Exercise aim: Reproduce this listing in full.

Information provided:
══════════

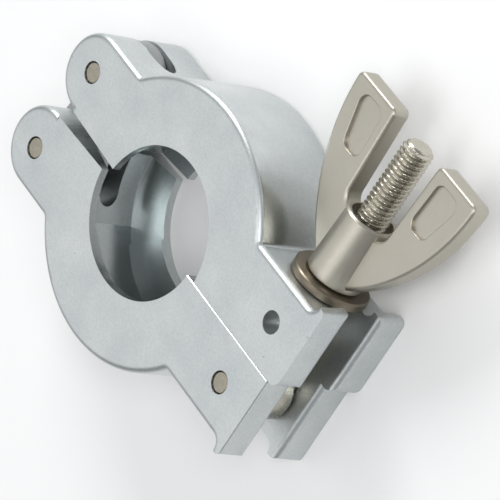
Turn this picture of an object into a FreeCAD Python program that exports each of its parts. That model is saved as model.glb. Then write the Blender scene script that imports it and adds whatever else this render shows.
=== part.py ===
"""Hinged clamping ring for a DN 25 small vacuum flange, drawn in millimetres.

Two die-cast half rings meet on the plane y = 0. The bore runs along Z, the hinge
lies towards -X and the swing bolt towards +X. The origin is the middle of the bore
opening, half way through the ring's thickness.
"""
import FreeCAD, Part
import math
import os
import Sketcher

os.makedirs("parts", exist_ok=True)
doc = FreeCAD.newDocument("clamping_ring")
X_AXIS = FreeCAD.Vector(1, 0, 0)
Z_AXIS = FreeCAD.Vector(0, 0, 1)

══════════

Full answer:
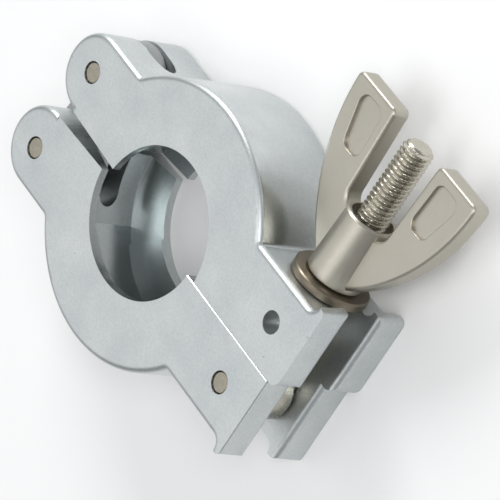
Turn this picture of an object into a FreeCAD Python program that exports each of its parts. That model is saved as model.glb. Then write the Blender scene script that imports it and adds whatever else this render shows.
=== part.py ===
"""Hinged clamping ring for a DN 25 small vacuum flange, drawn in millimetres.

Two die-cast half rings meet on the plane y = 0. The bore runs along Z, the hinge
lies towards -X and the swing bolt towards +X. The origin is the middle of the bore
opening, half way through the ring's thickness.
"""
import FreeCAD, Part
import math
import os
import Sketcher

os.makedirs("parts", exist_ok=True)
doc = FreeCAD.newDocument("clamping_ring")
X_AXIS = FreeCAD.Vector(1, 0, 0)
Z_AXIS = FreeCAD.Vector(0, 0, 1)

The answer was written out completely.